Branching behaviour of the Rayleigh-Taylor instability in linear viscoelastic fluids

The Rayleigh-Taylor instability of a linear viscoelastic fluid overlying a passive gas is considered, where, under neutral conditions, the key dimensionless groups are the Bond number and the Weissenberg number. The branching behaviour upon instability to sinusoidal disturbances is determined by weak nonlinear analysis with the Bond number advanced from its critical value at neutral stability. It is shown that the solutions emanating from the critical state either branch out supercritically to steady waves at predictable wavelengths or break up subcritically with a wavelength having a single node. The nonlinear analysis leads to the counterintuitive observation that Rayleigh-Taylor instability of a viscoelastic fluid in a laterally unbounded layer must always result in saturated steady waves.
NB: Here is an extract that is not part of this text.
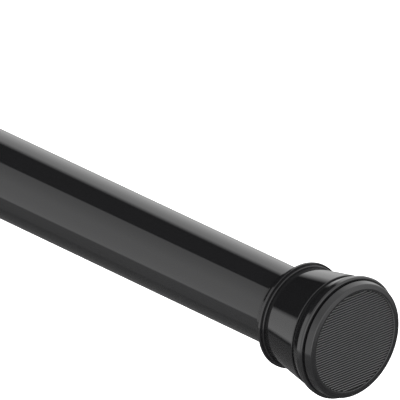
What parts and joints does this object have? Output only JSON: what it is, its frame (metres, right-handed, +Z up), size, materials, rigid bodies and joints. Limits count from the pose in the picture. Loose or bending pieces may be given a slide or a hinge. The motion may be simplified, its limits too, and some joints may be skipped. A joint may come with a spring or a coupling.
{
  "type": "spring tension rod",
  "caption": "Telescopic spring tension rod: gloss black tubes, a twist lock, a thrust spring, and a collared end cap with a ribbed pad at each end.",
  "frame": {"origin": "centre of the outer tube's pad, on the plane of the pad's rim that meets the wall", "axes": "+X out of that pad along the rod's axis, +Z up, with the pad's ribs level along Y"},
  "size_m": [0.61, 0.0394, 0.0394],
  "materials": {
    "tube_enamel": "gloss black baked enamel on steel tube",
    "cap_plastic": "gloss black moulded ABS",
    "pad_rubber": "satin black moulded rubber",
    "plug_nylon": "moulded nylon",
    "lock_acetal": "moulded acetal",
    "spindle_nylon": "glass filled nylon",
    "zinc_steel": "zinc plated steel",
    "spring_steel": "oiled music wire"
  },
  "bodies": {
    "outer": {"outer_tube": "tube_enamel", "outer_end_pad": "pad_rubber", "outer_end_collar": "cap_plastic", "outer_end_plug": "plug_nylon", "outer_end_screw": "zinc_steel", "tube_mouth_bush": "cap_plastic"},
    "glide": {"drag_ring": "lock_acetal"},
    "spindle": {"lock_spindle": "spindle_nylon", "spring_piston": "lock_acetal", "piston_nut": "zinc_steel", "cam_washer": "zinc_steel", "cam_screw": "zinc_steel"},
    "cam": {"lock_cam": "lock_acetal"},
    "inner": {"inner_tube": "tube_enamel", "inner_end_pad": "pad_rubber", "inner_end_collar": "cap_plastic", "inner_end_plug": "plug_nylon", "inner_end_screw": "zinc_steel", "spindle_guide_bush": "plug_nylon", "guide_bush_pins": "zinc_steel", "spring_stop": "plug_nylon", "spring_stop_pin": "zinc_steel", "compression_spring": "spring_steel"}
  },
  "joints": [
    {"name": "telescope", "type": "slide", "parent": "outer", "child": "glide", "axis": [-1, 0, 0], "range_m": [0, 0.304]},
    {"name": "twist_lock", "type": "hinge", "parent": "glide", "child": "spindle", "pos_m": [-0.10384, 0, 0], "axis": [1, 0, 0], "range_deg": [0, 60]},
    {"name": "cam_swing", "type": "hinge", "parent": "spindle", "child": "cam", "pos_m": [-0.08868, 0, 0.0006], "axis": [1, 0, 0], "range_deg": [-60, 0]},
    {"name": "spring_stroke", "type": "slide", "parent": "spindle", "child": "inner", "axis": [1, 0, 0], "range_m": [0, 0.035], "stiffness_N_per_m": 1830, "springref_m": -0.015, "deforming": ["compression_spring"]}
  ],
  "couplings": [
    {"joint": "cam_swing", "follows": "twist_lock", "ratio": -1}
  ]
}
The analysis also shows that the subcritical breakup in a viscoelastic fluid can only occur if the layer is laterally bounded below a critical horizontal width. If the special case of an infinitely deep viscoelastic layer is considered, a simple expression is obtained from which the transition between steady saturated waves and subcritical behaviour can be determined in terms of the leading dimensionless groups. This expression reveals that the supercritical saturation of the free surface is due to the influence of the normal elastic stresses, while the subcritical rupture of the free surface is attributed to the influence of capillary effects. In short, depending upon the magnitude of the scaled shear modulus, there exists a wavenumber at which a transition from saturated waves to subcritical breakup occurs.